I think mram is already yielding on 22 fdx for gf, and you can buy it right now. According to their roadmap 12fdx should have it and be out, but GF hasn’t said anything about its roadmap or 12fdx since like 2019. I get the feeling they haven’t ramped it since they are still building an ecosystem with 22fdx. Intel has said 16 will have a full range of different memory devices. Rram I know nothing about.
 
I think mram is already yielding on 22 fdx for gf, and you can buy it right now. According to their roadmap 12fdx should have it and be out, but GF hasn’t said anything about its roadmap or 12fdx since like 2019. I get the feeling they haven’t ramped it since they are still building an ecosystem with 22fdx. Intel has said 16 will have a full range of different memory devices. Rram I know nothing about.

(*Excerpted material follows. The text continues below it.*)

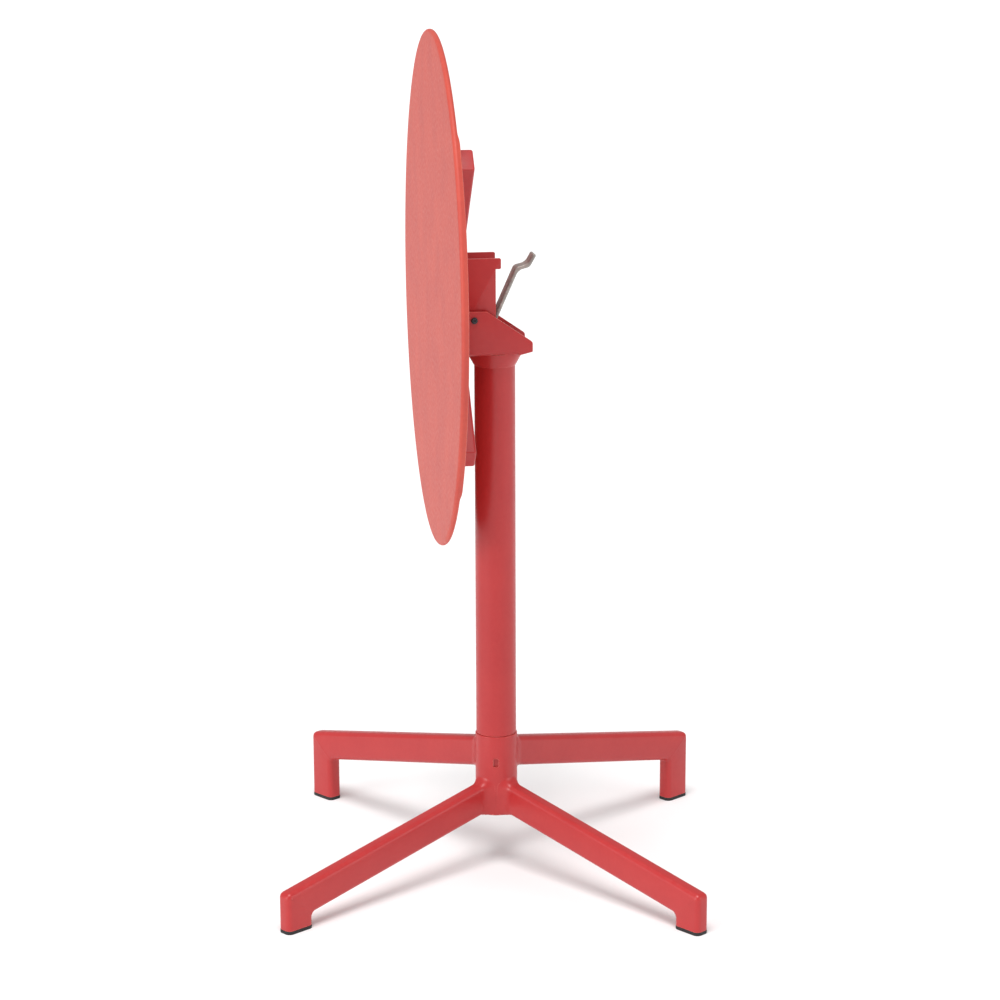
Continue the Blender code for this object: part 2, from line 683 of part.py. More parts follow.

SRAM, and EFLASH poor scaling at <40nm are main drivers, but it's not a 1-to-1 replacement.

STTMRAM dies from high current needed for any decent write speed.

Also, the showstopper is the weird probabilistic write property of MRAM.

Every time you write to an MRAM, there is a chance that it will not flip the cell, and this is inherent to quantum nature of underlying process.

To guarantee 10^18-10^20 error rate comparable to SRAM, you need to degrade MRAM endurance to 10^15, not much better than a good NOR flash.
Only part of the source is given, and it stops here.